You mentioned about TFA. Could you share with us why you decided to take part?

I decided mainly because of the assistance it provides for the opportunity to exhibit my work in Paris ? the city where people from the fashion industry gathers the most. Shops based in New York, London, and Los Angeles offer our products, but it’s rare for overseas buyers to visit shows hosted in Tokyo. So I thought this is an important opportunity to invite buyers who are showing interest to our brand to take a look at our items first-hand. Participating twice in the showrooms enabled to make the brand’s presence known to many people, and it also allowed us to gain new clients. This made me renew my hopes to host exhibitions in Paris on a continued basis.

It’s been only around two years since D.TT.K started. Please share with us your future plans.

I plan to present a new format by incorporating domains and cultures that are not directly linked to fashion. For instance, I have an interest in car designs, and I also like appearances that embody science fiction concepts; sometimes I would craft clothes that are inspired from these factors. I would like to continue to actively acquire these elements and develop items that provide a sense of complexity, and I’m also looking to roll out unique and distinctive promotion approaches.

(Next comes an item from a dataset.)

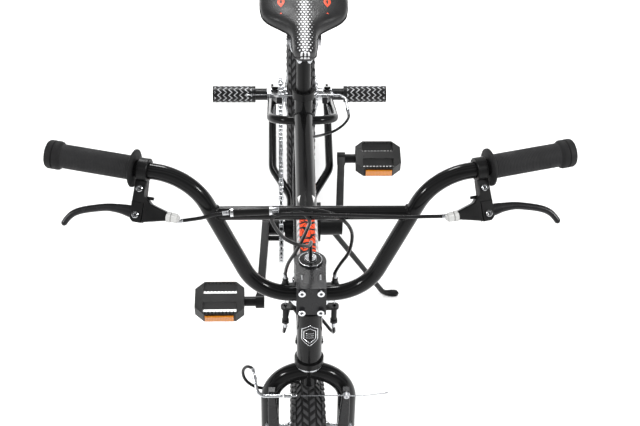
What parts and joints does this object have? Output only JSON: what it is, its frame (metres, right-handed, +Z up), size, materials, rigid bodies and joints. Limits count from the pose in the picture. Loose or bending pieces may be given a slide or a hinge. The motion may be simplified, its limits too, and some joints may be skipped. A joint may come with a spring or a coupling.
{
  "type": "bmx bicycle",
  "caption": "Freestyle BMX bicycle with high-rise handlebar and crossbar, cable rotor at the head tube, linear-pull brakes, rear foot pegs and a side stand.",
  "frame": {"origin": "on the ground, midway between the two axles, in the middle plane of the frame", "axes": "+X forward, +Y to the rider's left, +Z up"},
  "size_m": [1.458, 0.7168, 0.9387],
  "materials": {
    "frame_paint": "gloss black paint",
    "bar_paint": "gloss black paint",
    "fork_paint": "gloss black paint",
    "black_parts": "satin black",
    "rim_paint": "black with a lighter brake track",
    "tyre": "matt black rubber",
    "grip": "matt dark grey rubber",
    "steel": "bright zinc plated steel",
    "chrome": "polished",
    "alloy": "polished",
    "black_alloy": "black anodised",
    "pedal_plastic": "moulded black",
    "reflector": "amber prisms",
    "adjuster": "white",
    "saddle": "black cover with a silver dotted panel",
    "cable": "black cable jacket",
    "peg": "black knurled steel"
  },
  "bodies": {
    "frame": {"head_tube": "frame_paint", "top_tube": "frame_paint", "down_tube": "frame_paint", "seat_tube": "frame_paint", "bottom_bracket_shell": "frame_paint", "chain_stays": "frame_paint", "seat_stays": "frame_paint", "rear_dropouts": "frame_paint", "headset_cups": "black_parts", "bottom_bracket_cups": "steel", "seat_clamp": "black_parts", "seat_post": "black_parts", "saddle_rails": "steel", "saddle": "saddle", "rear_axle": "steel", "rear_pegs": "peg", "chain": "steel", "kickstand_bracket": "black_parts", "rotor_lower_plate": "black_parts", "rear_lower_cable": "cable"},
    "steering": {"fork": "fork_paint", "steerer": "fork_paint", "headset_races": "steel", "front_axle": "steel", "stem": "black_alloy", "stem_faceplate": "black_alloy", "stem_bolts": "chrome", "stem_cap": "chrome", "rotor_upper_plate": "black_parts", "handlebar": "bar_paint", "grips": "grip", "lever_brackets": "black_alloy", "cable_adjusters": "adjuster", "front_cable": "cable", "rear_upper_cable": "cable"},
    "front_wheel": {"front_tyre": "tyre", "front_rim": "rim_paint", "front_spokes": "steel", "front_hub": "alloy"},
    "rear_wheel": {"rear_tyre": "tyre", "rear_rim": "rim_paint", "rear_spokes": "steel", "rear_hub": "alloy"},
    "freewheel": {"freewheel": "steel"},
    "crankset": {"crank": "black_parts", "chainring": "black_parts", "pedal_spindles": "black_parts"},
    "right_pedal": {"pedal_right": "pedal_plastic", "reflectors_right": "reflector"},
    "left_pedal": {"pedal_left": "pedal_plastic", "reflectors_left": "reflector"},
    "left_lever": {"lever_left": "black_alloy"},
    "right_lever": {"lever_right": "black_alloy"},
    "front_left_arm": {"front_arm_left": "black_alloy"},
    "front_right_arm": {"front_arm_right": "black_alloy"},
    "rear_left_arm": {"rear_arm_left": "black_alloy"},
    "rear_right_arm": {"rear_arm_right": "black_alloy"},
    "stand": {"kickstand": "black_parts"},
    "upper_rotor": {"rotor_upper": "alloy"},
    "lower_rotor": {"rotor_lower": "alloy"}
  },
  "joints": [
    {"name": "steering_turn", "type": "hinge", "parent": "frame", "child": "steering", "pos_m": [0.33661, 0, 0.60963], "axis": [-0.2756, 0, 0.9613], "continuous": true},
    {"name": "front_wheel_spin", "type": "hinge", "parent": "steering", "child": "front_wheel", "pos_m": [0.475, 0, 0.254], "axis": [0, 1, 0], "continuous": true},
    {"name": "rear_wheel_spin", "type": "hinge", "parent": "frame", "child": "rear_wheel", "pos_m": [-0.475, 0, 0.254], "axis": [0, 1, 0], "continuous": true},
    {"name": "crank_turn", "type": "hinge", "parent": "frame", "child": "crankset", "pos_m": [-0.0976, 0, 0.2884], "axis": [0, 1, 0], "range_deg": [-40, 260], "deforming": ["chain"]},
    {"name": "freewheel_spin", "type": "hinge", "parent": "frame", "child": "freewheel", "pos_m": [-0.475, 0, 0.254], "axis": [0, 1, 0], "continuous": true},
    {"name": "right_pedal_spin", "type": "hinge", "parent": "crankset", "child": "right_pedal", "pos_m": [0.0724, -0.1535, 0.2884], "axis": [0, 1, 0], "continuous": true},
    {"name": "left_pedal_spin", "type": "hinge", "parent": "crankset", "child": "left_pedal", "pos_m": [-0.2676, 0.1535, 0.2884], "axis": [0, 1, 0], "continuous": true},
    {"name": "left_lever_pull", "type": "hinge", "parent": "steering", "child": "left_lever", "pos_m": [0.3253, 0.23291, 0.8803], "axis": [0.5892, 0.2036, 0.7819], "range_deg": [0, 22], "stiffness_Nm_per_rad": 0.5, "springref_deg": -5.73},
    {"name": "right_lever_pull", "type": "hinge", "parent": "steering", "child": "right_lever", "pos_m": [0.3253, -0.23291, 0.8803], "axis": [-0.5892, 0.2036, -0.7819], "range_deg": [0, 22], "stiffness_Nm_per_rad": 0.5, "springref_deg": -5.73},
    {"name": "front_left_arm_turn", "type": "hinge", "parent": "steering", "child": "front_left_arm", "pos_m": [0.41591, 0.052, 0.42015], "axis": [0.9613, 0, 0.2756], "range_deg": [0, 5.01], "deforming": ["front_cable"]},
    {"name": "front_right_arm_turn", "type": "hinge", "parent": "steering", "child": "front_right_arm", "pos_m": [0.41591, -0.052, 0.42015], "axis": [-0.9613, 0, -0.2756], "range_deg": [0, 5.01]},
    {"name": "rear_left_arm_turn", "type": "hinge", "parent": "frame", "child": "rear_left_arm", "pos_m": [-0.35479, 0.052, 0.38477], "axis": [0.638, 0, -0.77], "range_deg": [0, 5.01], "deforming": ["rear_lower_cable"]},
    {"name": "rear_right_arm_turn", "type": "hinge", "parent": "frame", "child": "rear_right_arm", "pos_m": [-0.35479, -0.052, 0.38477], "axis": [-0.638, 0, 0.77], "range_deg": [0, 5.01]},
    {"name": "stand_fold", "type": "hinge", "parent": "frame", "child": "stand", "pos_m": [-0.1276, 0.046, 0.2624], "axis": [0.1392, 0.8849, 0.4445], "range_deg": [0, 80]},
    {"name": "upper_rotor_slide", "type": "slide", "parent": "steering", "child": "upper_rotor", "axis": [-0.2756, 0, 0.9613], "range_m": [0, 0.00601], "deforming": ["rear_upper_cable"]},
    {"name": "lower_rotor_slide", "type": "slide", "parent": "frame", "child": "lower_rotor", "axis": [-0.2756, 0, 0.9613], "range_m": [0, 0.00601]}
  ],
  "couplings": [
    {"joint": "freewheel_spin", "follows": "crank_turn", "ratio": 2},
    {"joint": "front_left_arm_turn", "follows": "left_lever_pull", "ratio": 0.22727},
    {"joint": "front_right_arm_turn", "follows": "left_lever_pull", "ratio": 0.22727},
    {"joint": "rear_left_arm_turn", "follows": "right_lever_pull", "ratio": 0.22727},
    {"joint": "rear_right_arm_turn", "follows": "right_lever_pull", "ratio": 0.22727},
    {"joint": "upper_rotor_slide", "follows": "right_lever_pull", "m_per_rad": 0.015626},
    {"joint": "lower_rotor_slide", "follows": "right_lever_pull", "m_per_rad": 0.015626}
  ]
}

D.TT.K’s goal is to position itself as a creative label instead of a mere clothing brand, and I also hope to create items other than clothes.

Would you like to continue to present runway shows in Tokyo?

This March, we held a live installation at Mercedes-Benz Fashion Week TOKYO as a winner brand of TFA 2015. It was a wonderful experience for us, being able to present at an official event like fashion week. I would love to take part again if we have the opportunity, but if we’re going to participate, I would want to liven up the event by having many different people and companies involved in it. I also think that I would need to engage in activities that would ignite a movement among young people.